As a teacher, what can you do to counter a negative home atmosphere?
Set an Example
Keep a smile on your face. Show interest in your own curricula. Be openly enthusiastic about your own growth and learning. Don’t discount the need for hard work, but do make a habit of expecting things to end well.
Talk About Your Personal World
Feel free to mention to the class that your sister has had a baby or that you’re looking forward to the air show this weekend. Realizing that even teachers have a life outside the classroom can help children understand that their whole lives don’t have to be lived in one type of atmosphere.

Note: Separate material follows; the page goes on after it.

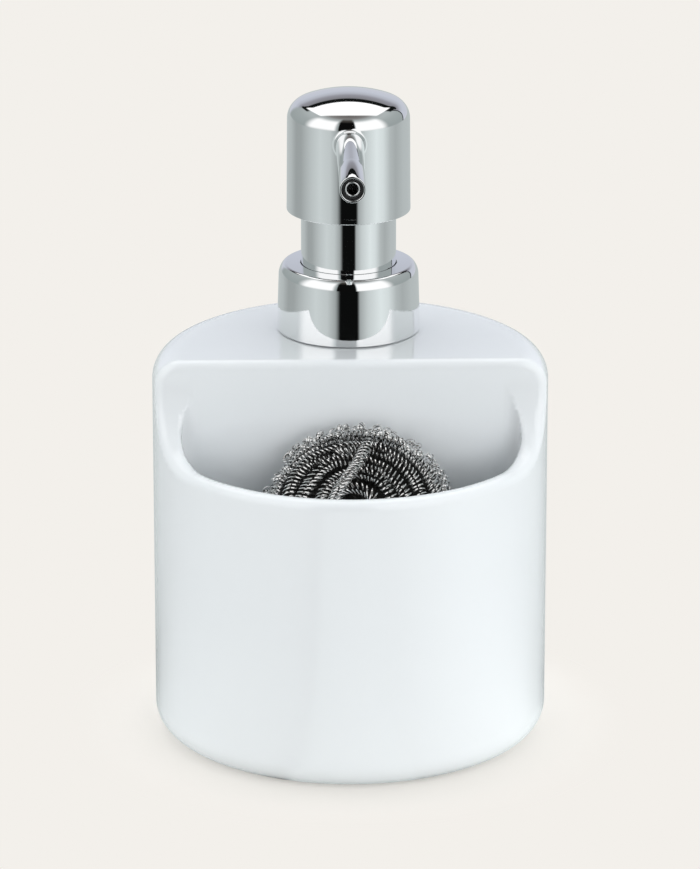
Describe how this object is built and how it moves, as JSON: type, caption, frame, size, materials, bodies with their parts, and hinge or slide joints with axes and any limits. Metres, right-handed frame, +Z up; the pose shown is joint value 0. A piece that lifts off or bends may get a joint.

Vary Your Teaching Methods
A day-by-day classroom approach that’s all lecture, or all formulas and tables, or all artistic, is a drain on every student who doesn’t relate to that particular style. This can be particularly hard on kids who already have “no one pays attention to me” problems at home.
Don’t Feel Too Sorry For Them
If you know that one student is having a difficult time at home, you may be tempted to make some of it up to her at school. Don’t. The teacher who pities a “poor neglected child,” especially to the point of letting her get away with dysfunctional behavior, is sowing seeds of resentment among the other students. And, ultimately, creating worse problems for the “pitied” child by sending the message, “You have no personal power; for good or ill, you’re at the mercy of others’ whims.” Encourage them, show them respect, get to know them as individuals—but don’t pity them.
As a teacher, you have shorter-term influence than parents; but that doesn’t mean your positive influence can’t be lasting. Who knows? Someday you may hear a former student name you, in a Nobel Prize acceptance speech, as “the first person who encouraged me to believe in myself.”